Reputation: 5029
I have a library that provides class Foo
. I extend Foo
with some of my own member functions in class FooExtended
. In order to use FooExtended
in my unit tests I must make it mockable, therefore I create an interface IFoo
and this is the type I use all throughout my codebase. Then I created two implementations of the interface:
Class FooMock
- used for unit tests.
Class FooWrapper
- used in the actual program. Mainly it's a wrapper for FooExtended
, an instance of which it stores as a member.
Problem: The problem is with the FooWrapper
. I don't know how to utilise the factory Lib::create_foo()
to create Foo
as the library wants, but also have the my_added_function()
which I added in FooExtended
. The dynamic_cast
fails.
#include <iostream>
#include <memory>
#include <cassert>
using namespace std;
// What's in this namespace is in a 3rd party lib that I cannot change.
namespace Lib {
class Foo {
public:
virtual ~Foo() {};
int lib_func() {
return 42;
}
};
// Factory
Foo* create_foo() {
return new Foo();
}
} // namespace Lib
/** I want to extend the 3rd party class, and only use
this extended class in my project */
class FooExtended : public Lib::Foo {
public:
float my_added_func() {
return 1.0;
}
};
/** Interface for class Foo, created so that a mock
implementation of `FooExtended` can be created for unit tests. */
class IFoo {
public:
virtual int lib_func() = 0;
virtual float my_added_func() = 0;
};
/** Mock implemenation of IFoo for unit-tests. */
class FooMock : public IFoo() {
// Blah blah
}
/** Non-mock implementation of IFoo. Just a wrapper for the class with the
actual implementation, i.e. FooExtended. */
class FooWrapper : public IFoo {
public:
int lib_func() override {
assert(mFooExt); // This fails because dynamic_cast failed.

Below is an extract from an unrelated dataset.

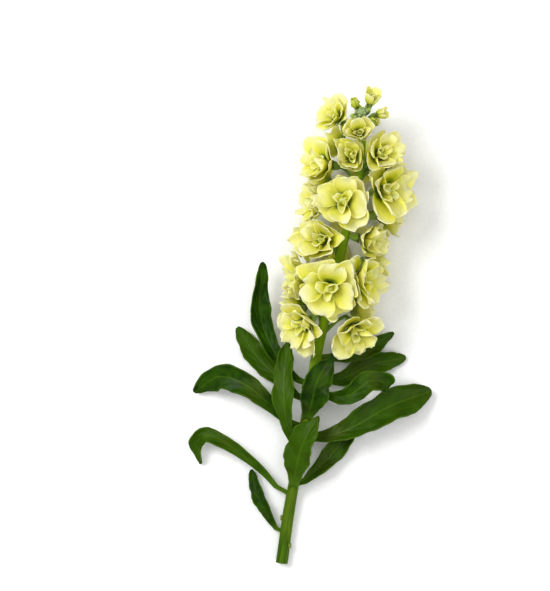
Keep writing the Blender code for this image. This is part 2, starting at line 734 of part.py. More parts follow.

return mFooExt->lib_func();
};
float my_added_func() override {
assert(mFooExt); // This fails because dynamic_cast fails.
return mFooExt->my_added_func();
}
private:
unique_ptr<FooExtended> mFooExt {
unique_ptr<FooExtended>(
// This dynamic_cast fails.
dynamic_cast<FooExtended*>(Lib::create_foo()))
};
};
int main() {
unique_ptr<IFoo> foo { unique_ptr<IFoo>(new FooWrapper()) };
assert(foo != nullptr);
cout << "Starting...";
// Exits the program because of the assert inside.
cout << foo->lib_func() << "\n";
cout << foo->my_added_func();
}
Upvotes: 0
Views: 118
Reputation: 19043
If you are not afraid to pay the price for calling virtual functions, you can create a wrapper for Foo and use it in your program:
class IFoo {
public:
virtual ~Foo() {};
virtual int lib_func() = 0;
};
class MyFoo : public IFoo {
int lib_func() override { _foo.lib_func(); }
private:
std::unique_ptr<Foo> _foo = create_foo(); // pseudocode
};
Now you can create mock and use it for IFoo.